Chapter two was an interesting chapter that involved a lot of action rather than description. From negotiating with terrorists to giving Ruben Iglesias stitches, this chapter set the stage for how the terrorists were going to handle their negotiations and their hostages. I found it interesting how they were kind enough to allow the civilians to use the facilities and even chatter for a bit. They created such a calming environment that at times the hostages felt so comfortable that they desired for the police to go home so that they could just sleep; “All they wished was for the men outside to go home, turn off the bullhorns, and let them all have a night’s sleep on the floor.”

As the story unfolds and we gain insight on the terrorists, we also gain insight on the Iglesias’. We learn more about Ruben’s family and that he has three children with his wife; two girls and a young boy. We are also then introduced to Esmeralda. Esmeralda is a beautiful young woman who works for the Iglesias’ as their live-in nanny, or governess. As I continued to read I noticed a special connection between Esmeralda and the children. When Ruben had to leave his children and wife to answer the door, Patchett wrote “The governess, Esmeralda, stayed with them” implying she was the one to look after the children during his absence. I found this interesting because why would Patchett imply Esmeralda would be the one to tend to the children even when the mother is sitting right there. Another strange subtle remark that Patchett made was when Esmeralda was called away to aid Ruben. “As soon as she was gone, his son, Marco, who was just a little boy of four, cried in agony, as he believed the hired girl to be his own mother.” I find her choice of words interesting. Patchett is emphasizing that this woman is not only a mother to Marco, but she is just a hired girl. The word hired to me makes it sound more like a job rather than a relationship. This young boy’s foundation of a relationship with a motherly figure is based on payments that could at any point be ended. This lead me to do research on the effects of full-time, live-in nannies who raise other’s children.

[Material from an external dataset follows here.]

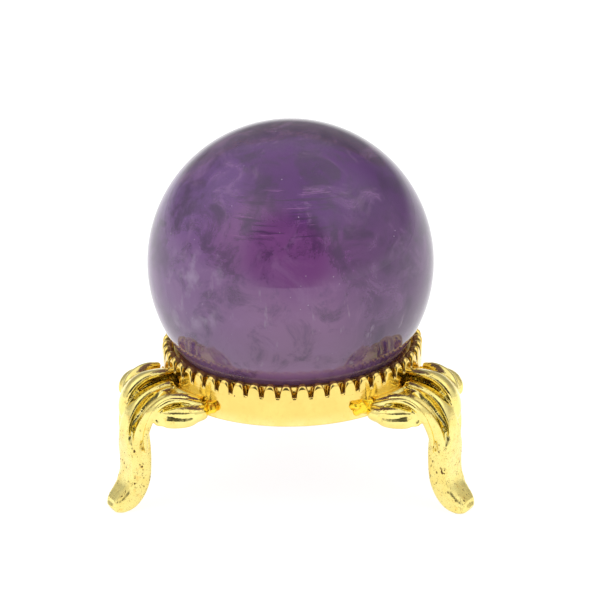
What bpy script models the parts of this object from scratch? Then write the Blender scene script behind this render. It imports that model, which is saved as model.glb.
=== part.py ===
"""Crystal ball on a three-legged stand.

The ball rests loose on a conical seat inside a banded ring with a pearled rim. Three cast
cabriole legs are soldered to the band at equal angles: left, right and back. The front is -Y,
the table is Z = 0, and the ring's axis is set back so that the whole object's box is centred.
"""

import math

import bmesh
import bpy
from mathutils import Matrix, Vector

MM = 0.001

# Driving dimensions
BALL_RADIUS = 20.0 * MM
BALL_HEIGHT = 31.6 * MM  # ball's centre above the table
SEAT_RADIUS = 15.6 * MM  # circle of contact between the ball and its seat
BAND_RADIUS = 18.3 * MM
BAND_WALL = 1.45 * MM
BAND_BOTTOM = 14.3 * MM
BAND_TOP = 18.3 * MM
BEAD_COUNT = 51
BEAD_TOP = 20.4 * MM
NOTCH_BOTTOM = 18.85 * MM
CROSSBAR_REACH = 21.0  # degrees along the band, to each side of a leg's middle
FOOT_REACH = 29.2 * MM  # toe's tip, from the ring's axis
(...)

Later in the chapter Ruben has a flashback to a memory of Esmeralda sitting under a tree with his children, pouring them tea while Marco sat on her lap. Then he had a memory of her walking through the hallway putting their children to sleep, saying goodnight, and telling them no more water and to close their eyes. The first memory sounds like a family picnic, but without the family. How can children be raised by a woman who is forced to play mommy and daddy while their real mother and father are alive and well? The latter memory sounds like something a loving, yet tentative mother would do for her children. As a child, being tucked in by both of my parents was my favorite part of the day; these children do not even get one.

Having grown up as an only child who was spoiled with attention, I was interested in doing research on children like the young Iglesias’ and found Renee Septimus.

Renee Septimus was raised by a housekeeper that took care of her and her siblings at an early age of one years old and left when Septimus was eighteen. Even though Vi, the housekeeper, did not live with them, she worked for them six days a week from 8:30 in the morning to 8:30 at night after dinner was made, served, and all cleaned up. Septimus made a revealing comment about how she felt growing up without her parents’ support; “I felt, even at a young age, that I did not come ‘first’ with my parents. I intuited that my grandmother and my father’s business were prioritized over me. I now believe that not feeling important, not feeling ‘first’ to my parents, was not good for my emotional development and contributed to my being a shy, insecure, timid child” (Septimus).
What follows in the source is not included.